I thought up this title for a friend long ago and then regretted giving it away. It is especially perfect for a discussion about architecture and how it affects us. I am not sure when I first became interested in the field or in architectural history; I grew up in Manhattan so buildings have always been my natural landscape. Perhaps awareness developed because of the contrast between my native city and Israel, and especially Jerusalem, which I visited every summer as a child. In both places, wildly different from each other otherwise, there are layers of history to be detected in the scenery and in the memories which it evokes. This interest of mine remains an avocation and passion; I am wont to point out an interesting design detail or burst into impromptu sharing of history and trivia when walking the city with friends. A number of people have suggested that I become a tour guide and I think that it is a good idea.
Summers in the city I fed this passion in a few different ways, including volunteering at Belvedere Castle (the highest point in Central Park and where the park’s temperature is measured) and at the Landmarks Preservation Commission, where I scoured through buildings documents doing research for what became the Ladies’ Mile historic district. Later on I would work in the building that had once been the headquarters of Simon and Schuster (and which until recently housed United Synagogue of Conservative Judaism) complete with a little study on the mezzanine that was said to be where Teddy Roosevelt sat and wrote his memoirs. His reconstructed birthplace, a national historic site, is only a few blocks away. I took a class at the Metropolitan Museum with a member of the Commission and that led me to volunteering. That class was my formal introduction to the study of architecture. With class guest Elliot Willensky we analyzed the block of 82nd Street between Fifth Avenue and Madison, with the main entrance to the museum filling the view past the western end of the block.

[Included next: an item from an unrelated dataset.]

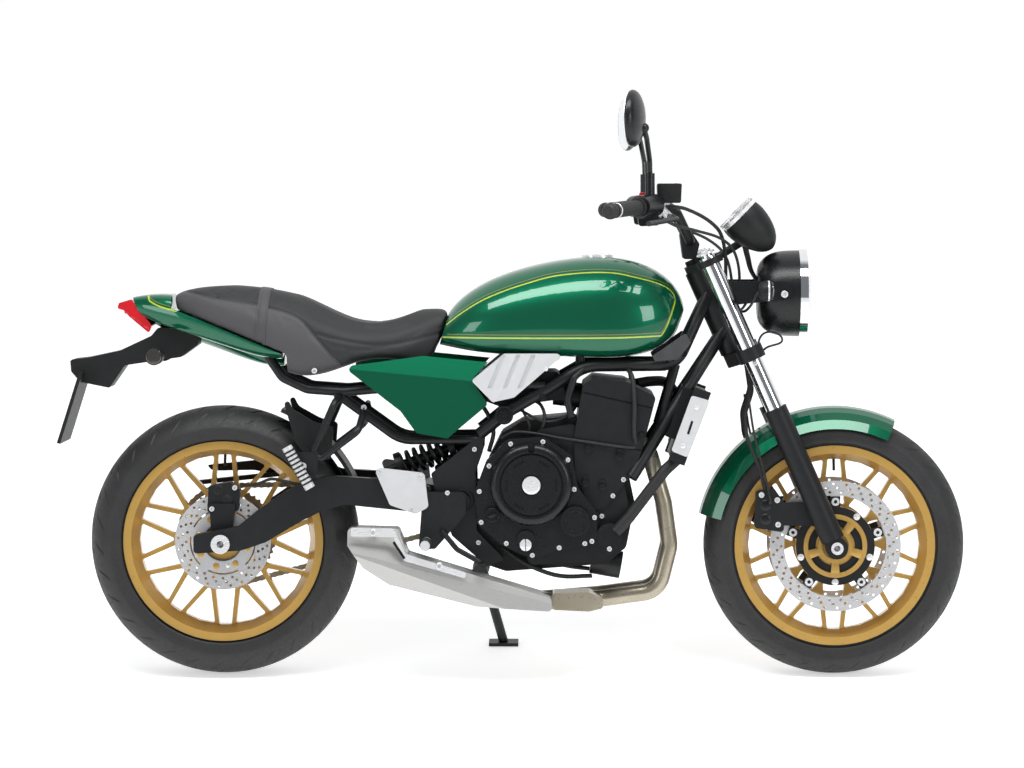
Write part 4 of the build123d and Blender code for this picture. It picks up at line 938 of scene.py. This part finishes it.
def front_end_trim():
    """Lamp internals, dials, mirror glass, fork caps, switches and lamp lenses."""
    glassy, silver, black, amber = bmesh.new(), bmesh.new(), bmesh.new(), bmesh.new()
    lamp = Vector((1227.84, 0, 877.96))
    bowl = lathe_mesh([(88, 93), (84, 84), (70, 66), (48, 52), (30, 46), (26, 60), (22, 68), (0, 74)],
                      lamp, FORE, 64)
    add("headlamp_reflector", bowl, REFLECTOR, "front_end", 30)
    prism(black, rounded([(1296, 872), (1318, 872), (1318, 884), (1296, 884)], 3), -84, 84, 1)
    dial_shapes = []
    for side in (-1, 1):
        face = Vector((1179.84, side * 52, 1061.96))
        axis = Vector((-1, 0, 1)).normalized()
        ring(silver, face - axis * 15, axis, 44, 47.4, 19, 56)
        ring(silver, face, axis, 36, 47.4, 4, 56)
        dial = lathe_mesh([(37, 0.5), (36, 1.2), (0, 1.2)], face, axis, 48)
        add("dial_right" if side < 0 else "dial_left", dial, DIAL, "front_end", 30)
        turn = Matrix.Translation(face) @ frame_of(axis)
        for index in range(25):
            angle = radians(-40 + 260 * index / 24)
            inner, wide = (26, 1.1) if index % 4 == 0 else (30, 0.6)
            aim, aside = Vector((cos(angle), sin(angle), 0)), Vector((-sin(angle), cos(angle), 0))
            corners = [aim * inner - aside * wide, aim * 34 - aside * wide, aim * 34 + aside * wide,
                       aim * inner + aside * wide]
            dial_shapes.append([turn @ (corner + Vector((0, 0, 1.6))) for corner in corners])
        needle = radians(212 if side < 0 else 205)
        aim, aside = Vector((cos(needle), sin(needle), 0)), Vector((-sin(needle), cos(needle), 0))
        corners = [-aim * 7 - aside * 1.4, aim * 29 - aside * 0.5, aim * 29 + aside * 0.5,
                   -aim * 7 + aside * 1.4]
        dial_shapes.append([turn @ (corner + Vector((0, 0, 2.2))) for corner in corners])
        knob(black, face + axis * 1.5, axis, 5, 2.4)
        mirror = Vector((928.84, side * 324, 1272.96))
        back = Vector((-20, -side * 5, 0)).normalized()
        knob(glassy, mirror + back * 0.2, back, 58, 1.6)
        ring(silver, mirror - back * 0.5, back, 58, 61.4, 2.6, 48)
        end = Vector((888.84, side * 390, 1068.96))
        out = (end - Vector((1008.84, side * 174, 1083.96))).normalized()
        ring(silver, end - out * 16, out, 15, 17.2, 2.4, 32)
        bolt(silver, end - out * 0.6, out, 6, 3.4)
        ring(silver, Vector((1243.8, side * 172, 887.96)), FORE, 21.6, 23.6, 2.6, 32)
        knob(amber, Vector((1251.4, side * 172, 887.96)), FORE, 19.5, 4)
        bolt(silver, Vector((1284, side * 112, 879)), LEFT_MM * side, 8, 5)
        top = FRONT_CENTRE + LEFT_MM * side * 100 + FORK_UP * (FORK_TUBES_TOP - 1)
        ring(silver, top, FORK_UP, 12, 20, 4, 32)
        bolt(silver, top, FORK_UP, 11, 9, "hexagon")
        for height, ahead in ((470, -1), (470, 1), (706, 1)):
            spot = FRONT_CENTRE + LEFT_MM * side * 122 + FORK_UP * (height + 8 * ahead)
            bolt(silver, spot, LEFT_MM * side, 5, 5)
    for x in (1003, 1035):
        bolt(silver, (x, -193, 1129.6), UP_MM, 3.6, 2, "dome")
    prism(black, rounded([(993, 1086), (1045, 1086), (1047, 1130), (991, 1130)], 5), -218.5, -167.5, 2)
    switch = bmesh.new()
    prism(switch, rounded([(950, 1098), (966, 1098), (964, 1110), (952, 1110)], 3), -206, -192, 1)
    add("stop_switch", switch, LENS_RED, "front_end", 30)
    marks = bmesh.new()
    for corners in dial_shapes:
        marks.faces.new([marks.verts.new(corner) for corner in corners])
    add("dial_marks", marks, SILVER, "front_end", 30)
    add("mirror_glasses", glassy, MIRROR_GLASS, "front_end", 30)
    add("front_end_bright", silver, STEEL, "front_end", 30)
    add("front_end_black", black, BLACK_PLASTIC, "front_end", 30)
    add("front_indicator_lenses", amber, LENS_AMBER, "front_end", 30)


def brakes_and_wheels():
    """Rotor bolts and buttons, hub castings, caliper bolts, axle rings and valves."""
    hub = FRONT_CENTRE
    bright, gold, dark = bmesh.new(), bmesh.new(), bmesh.new()

    def polar(centre, radius, angle, y):
        return centre + Vector((radius * cos(radians(angle)), y, radius * sin(radians(angle))))

    def plate(turn, corners):
        spots = [polar(hub, radius, turn + angle, 0) for radius, angle in corners]
        return [(spot.x, spot.z) for spot in spots]

    for side in (-1, 1):
        axis = LEFT_MM * side
        for index in range(5):
            bolt(bright, polar(hub, 83, 54 + 72 * index, side * 64.5), axis, 8, 3.4, "dome")
            spot = polar(hub, 102, 18 + 72 * index, side * 64.5)
            ring(bright, spot, axis, 4, 9.5, 2.4, 24)
            knob(dark, spot, axis, 4.2, 1)
            sector = [(45, -24 + 8 * step) for step in range(7)]
            sector += [(64, 26 - 52 * step / 6) for step in range(7)]
            prism(dark, plate(90 + 72 * index, sector), side * 60.2, side * 62)
            arm = plate(54 + 72 * index, ((36, -13), (66, -9), (66, 9), (36, 13)))
            prism(gold, arm, side * 60, side * 66.5, 1)
        ring(gold, hub + axis * 60, axis, 62, 73, 6.8, 60)
        ring(gold, hub + axis * 60, axis, 30, 40, 6.8, 48)
    add("front_wheel_bolts", bright, STEEL, "front_wheel", 30)
    add("front_hub_star", gold, GOLD, "front_wheel", 30)
    add("front_hub_dark", dark, BLACK_CAST, "front_wheel", 30)
    bright, gold = bmesh.new(), bmesh.new()
    for index in range(8):
        knob(gold, polar(REAR_CENTRE, 58, -105 + 45 * index, -72.6), RIGHT_MM, 7.5, 1.8)
    for index in range(4):
        bolt(bright, polar(REAR_CENTRE, 56, -78 + 90 * index, -72.6), RIGHT_MM, 5, 3, "dome")
    for index in range(5):
        bolt(bright, polar(REAR_CENTRE, 62, 20 + 72 * index, 94), LEFT_MM, 7, 5, "hexagon")
    for bm, centre, body in ((bmesh.new(), REAR_CENTRE, "rear_wheel"), (bmesh.new(), hub, "front_wheel")):
        stem = centre + Vector((0, 0, 196))
        sweep(bm, [stem, stem - Vector((0, 6, 16)), stem - Vector((0, 8, 26))], 3.2, 10)
        add(body.replace("wheel", "valve"), bm, RUBBER, body, 40)
    add("rear_wheel_bolts", bright, STEEL, "rear_wheel", 30)
    add("rear_disc_buttons", gold, GOLD, "rear_wheel", 30)
    calipers = surface("front_calipers", "fork_sliders", "rear_caliper", "swingarm")
    bolts, rings = bmesh.new(), bmesh.new()
    for side in (-1, 1):
        on_faces(bolts, calipers, [(1270, 408), (1272, 352), (1234, 420)], side, 6.5, 4)
        on_faces(rings, calipers, [(1244, 396), (1244, 364)], side, 13, 3, "dome")
        ring(bolts, (WHEELBASE, side * 125.6, FRONT_RADIUS), LEFT_MM * side, 8, 14, 2.6)
    add("front_caliper_bolts", bolts, STEEL, "front_end", 30)
    add("front_caliper_pistons", rings, BLACK_COVER, "front_end", 30)
    bolts, black = bmesh.new(), bmesh.new()
    on_faces(bolts, calipers, [(30, 436), (-22, 388)], -1, 6, 5)
    on_faces(black, calipers, [(-8, 430), (12, 406)], -1, 13, 3, "dome")
    ring(bolts, (0, -137.6, REAR_RADIUS), RIGHT_MM, 12, 21.5, 2.4)
    for side in (-1, 1):
        bracket = [(143, 630), (154, 635), (164, 614), (214, 586), (256, 575), (250, 500), (200, 500),
                   (168, 540)]
        prism(black, rounded(bracket, 8), side * 84, side * 88, 1)
    guard = [(-53, 474), (-40, 460), (60, 462), (150, 440), (250, 440), (300, 452), (230, 480), (145, 494)]
    prism(black, rounded(guard, 8), 103, 106, 1)
    add("rear_bright", bolts, STEEL, "chassis", 30)
    add("rear_guards", black, BLACK_PLASTIC, "chassis", 30)


def rear_lights():
    """Facets of the tail lamp and the indicator lenses."""
    red, amber = bmesh.new(), bmesh.new()
    for index in range(5):
        share = (index + 0.5) / 5
        x, z = -243 + 76 * share, 854 - 54 * share
        rib = rounded([(x - 6, z - 4), (x + 6, z - 8), (x + 4, z + 1), (x - 6, z + 4)], 2)
        prism(red, rib, -45.5, 45.5, 1)
    add("tail_lamp_ribs", red, LENS_RED, "chassis", 30)
    for side in (-1, 1):
        knob(amber, (-150, side * 127.4, 738), LEFT_MM * side, 18, 5)
    add("rear_indicator_lenses", amber, LENS_AMBER, "chassis", 30)


def radiator_core():
    """Folded fins on the radiator's front."""
    lean = radians(20)
    place = Matrix.Translation((1068, 0, 580)) @ Matrix.Rotation(lean, 4, "Y")
    depth = place.to_3x3() @ Vector((-3, 0, 0))
    bm = bmesh.new()
    for row in range(21):
        height = -72 + 7.2 * row
        rows = []
        for step in range(59):
            fold = 1 if step % 2 else -1
            point = place @ Vector((16.4 + 0.9 * fold, -116 + 4 * step, height + 2.6 * fold))
            rows.append((bm.verts.new(point), bm.verts.new(point + depth)))
        quads(bm, rows)
    add("radiator_fins", bm, SATIN_ALLOY, "chassis", 20)


def studio():
    """Pale floor, soft lights and the camera at the photo's angle."""
    bm = bmesh.new()
    bmesh.ops.create_grid(bm, x_segments=1, y_segments=1, size=40)
    data = bpy.data.meshes.new("floor")
    bm.to_mesh(data)
    bm.free()
    floor = bpy.data.objects.new("floor", data)
    scene.collection.objects.link(floor)
    floor_material = plain("floor_paper", (0.9, 0.9, 0.905), 0.8, vary=0.01, scale=0.6)
    tree = floor_material.node_tree
    feed(tree, tree.nodes["Principled BSDF"], {"Emission Color": (1, 1, 1, 1), "Emission Strength": 0.5})
    data.materials.append(floor_material)

    def softbox(name, place, target, size, power, colour=(1, 1, 1)):
        light = bpy.data.lights.new(name, "AREA")
        light.shape = "RECTANGLE"
        light.size, light.size_y = size
        light.energy = power
        light.color = colour
        lamp = bpy.data.objects.new(name, light)
        scene.collection.objects.link(lamp)
        lamp.location = place
        lamp.rotation_euler = (Vector(target) - Vector(place)).to_track_quat("-Z", "Y").to_euler()

    softbox("overhead_strip", (0.0, -1.0, 3.0), (0, -0.1, 0.6), (3.4, 0.8), 80)
    softbox("front_window", (3.0, -2.8, 1.9), (0.4, 0, 0.6), (1.1, 1.5), 32)
    softbox("rear_window", (-3.2, -2.8, 1.6), (-0.5, 0, 0.5), (1.0, 1.5), 20)
    world = bpy.data.worlds.new("studio")
    scene.world = world
    world.use_nodes = True
    tree = world.node_tree
    place = node(tree, "ShaderNodeTexCoord")
    parts = node(tree, "ShaderNodeSeparateXYZ", {"Vector": place.outputs["Generated"]})
    backdrop = ramp(tree, parts.outputs["Y"], 0.0, 0.3, (0.2, 0.21, 0.22), 1.0)
    feed(tree, tree.nodes["Background"], {"Color": backdrop})

    camera_data = bpy.data.cameras.new("camera")
    camera = bpy.data.objects.new("camera", camera_data)
    scene.collection.objects.link(camera)
    camera_place = Vector((768.9, -8324.0, 1100.0))
    camera_look = Vector((-0.0127, 1.0, -0.0518))
    ahead = (BIKE.to_3x3() @ camera_look).normalized()
    camera.location = BIKE @ camera_place
    right = FORE - ahead * FORE.dot(ahead)
    right.normalize()
    above = right.cross(ahead)
    camera.rotation_euler = Matrix((right, above, -ahead)).transposed().to_euler()
    camera_data.sensor_width = 36
    camera_data.lens = 127.0
    camera_data.clip_end = 100
    scene.camera = camera
    scene.view_settings.view_transform = "Standard"


dress_cad_nodes()
treaded_tyre("front_tyre_tread", "front_tyre", FRONT_CENTRE, FRONT_RADIUS, 60.0, 44.0, "front_wheel")
treaded_tyre("rear_tyre_tread", "rear_tyre", REAR_CENTRE, REAR_RADIUS, 80.0, 56.5, "rear_wheel")
chain_links()
soft_seat()
pinstripes()
engine_trim()
lines_and_wires()
body_trim()
front_end_trim()
brakes_and_wheels()
rear_lights()
radiator_core()
studio()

My interests in museums dovetails here: Belvedere is an educational center and the staff there sent me to my first meeting of NYCMER, the NYC Museum Education Roundtable. Historic sites usually identify as museums and museums often make use of their buildings and especially their interior spaces to help shape their experiences and tell stories. One of my favorite features of the Metropolitan’s building complex is that there are glimpses in the current interior of what were formerly exterior elements. In college I took Modern Architecture with the legendary Vincent Scully while he raged against the proposed handicap access elevator to Cross-Campus Library, complaining that it would ruin the symmetry of the library approach. Walking to class one morning he tripped over some ice (it was a snowy winter), broke his leg and spent the rest of the semester in a wheel chair. He publicly acknowledged the importance of access over aesthetics, at least in certain cases. I also took Study of the City with Alexander Garvin and loved the complexity of urban planning and development but I ignored the call.
Anthony Tung left the Landmarks Commission and later wrote a book called Preserving the World’s Great Cities: The Destruction and Renewal of the Historic Metropolis, with stories of urban centers that survive various kinds of disasters. It was published in the Fall of 2001 and I went to hear him give a presentation on it at the start of November at the Municipal Art Society. The audience was dominated by people in related fields such as architecture and urban planning; the feeling of loss weighed heavy in the air and made the room seem dark and stormy. It was still too raw to really feel that rebuilding was possible, but one story in particular stayed with me and gave me hope. Even though New York and Jerusalem are featured in the book, it was the tale of Warsaw during World War Two; it is the city where my father was located at the outset of that war. Local planners, there and in other European cities, took note of the destruction that war would bring and made plans for rebuilding afterwards. In Poland this activity was outlawed by the occupying forces, but engaged in nonetheless by professionals driven to see their city survive. In particular, architecture faculty at Warsaw Technical University preserved documentation, including photographs, of the cityscape to be used as reference in the future. Tung describes in detail the forces that marshaled post-war to recreate the city, mostly true to its historic form. I visited Warsaw a few years later and because I knew the story, but also because of my family’s history, it felt surreal. It was still majestic, if a bit too shiny still to be truly hundreds of years old. I have shared the story of these urban heroes often.
When I worked in the local bookstore, whose memory inspires longing as well, there was a pattern of people who would come in with a certain glazed look in their eyes, saying “I just read the best book in the world and I have to buy copies for everyone I know”. It was always Jack Finney’s Time and Again, a time-travel novel and quintessential romance with historic New York City. There are other novels that evoke similar feelings, but none with the same grandeur and satisfaction as this masterpiece, in which The Dakota, one of the crown jewels of the Upper West Side, serves as a crucial landmark. Beloved buildings appearing in the past and present serve as anchors.
The seeming solidity of buildings, cities and civilizations: they are signposts on which we hang so many messages about what we know, believe to be true and see as possible. They are examples of an artistic form that simultaneously contains past, present and future.